Priya Sarukkai Chabria, luxuriating in caffeinated euphoria, chanced upon a copy of Gitanjali in this place ensconced in the plush lap of scenic mountains. As she leafed through its pages, she began to come un-selfed. Something expansive sprang into being within and without. In the days that followed, the poems became her dwelling, each window a sepia canvas turning vibrant with new colour. Her soul felt disrobed and incandescently naked as it reached for the veils woven with poems. Clothed in shimmering echoes, she wandered “trackless paths.” She lived Tagore’s anguished questions, yearning for that “life of my life.” Longing itself became redemptive for Priya as she found herself transcribing Tagore’s paeans in her own words, breathing melodies into “this flute of reed,” becoming a “glad bird,” her “love in flower.” Her thoughts became crossings into inner terrain where she had pilgrimed with mystics in wordless caves. The “shoreless sea” was a deep, slow, familiar presence, the “company with the lost” her calling. Inhabiting Tagore’s world needed immersion in as well as transcendence of present day cosmopolitics. It compelled a personal grappling with Tagore’s epiphany that existence itself may be an impediment to this spiritual adventure. How then did Priya turn her pages into receptacles for boundlessness? For she knew that it was indeed boundlessness she was gazing at. The words came inexorably, draped in heady mists of silence, baptised with dew, primal as dawn’s hush. They dripped, rolled, gambolled, cavorted, writhed, punctured, collapsed, awoke, sighed, breathed, and cried. They came and they came. They became Sing of Life: Re-visioning Tagore’s Gitanjali.
Rune-like, Priya’s words glide in formation on the page like migratory birds, as the “sky opens/ Wind runs wild / laughter passes over / earth.” Spiritually charged rhythms become metaphor as she quotes Tagore’s yearnings: “my heart gropes for music.” Some Tagore purists may be leery of Priya’s improvisatory flair, as she speaks of a fearful child “robbed of entrance” or of love’s “mazy depth.” Divination is her process, oracular is her voice: “I am / my journey / to reach the shrine,” drawing us tantalisingly close to Tagore’s ecstatic visions where “the road breaks out in music’ and “there is music in leaves.” At once dreamscape and weary earth of tillers and path makers, the poems’ imagistic gestures are tremulous visuals where “joy / sits still / on the open red lotus / of pain.”

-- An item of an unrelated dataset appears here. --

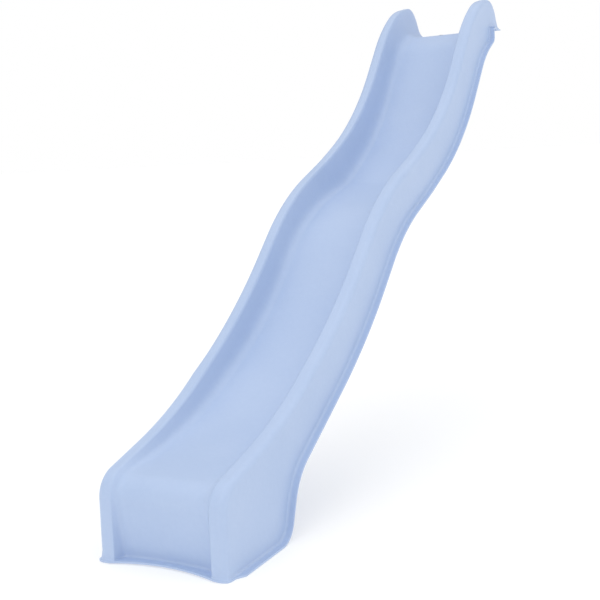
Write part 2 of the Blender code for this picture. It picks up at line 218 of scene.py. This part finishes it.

The self that sings itself into radiance is wrought from many selves: contained, dispersed, provisional. When viewed through Priya’s prismatic lens, this self takes us to the edge of consciousness - a liminal space that cannot be reduced to human signification. We glimpse it with the eyes of sound. Priya’s curation of this dimension is masterful. The silences she creates through spacing on the page is a multilingual silence. It is somatic. It is engorged. Like a waterscape its gyre dissolves the materiality of the very language it employs, and compels a keen sensory tuning in the reader. By making through unmaking, Priya brings to us in searingly audible fashion, the communal echoes of Tagore’s hermeneutic afterlife. This aural perspective aligns Priya’s sensibility with Tagore’s musicality which permeates the original Bangla as well as the translation by W.B. Yeats. Priya has played us a sonorous cadenza, a creatively personal interpretation of a guru’s guidance expressed in poetry, whose subliminal patterns endlessly swell and recede, awakening seeds of new sentience in listening ears. There will be fresh ovations for the great man she honours. Her soul offerings to Gurudev in his own words, re-visioned through this beautiful book are yet another arrival in an ever-renewing journey.
Priya views this metapoetic gesture as a “raft’ that sails into the flowing river of time, a conduit to a place where questions dissolve and the allness that the original poems envisioned becomes pervasively present. This reviewer sees herself as a ripple created by that raft, since for me, it memorialises in a personal way, my own mother who once sang, danced, and tended flowers at Santiniketan, an abode of peace created by Rabindranath Tagore.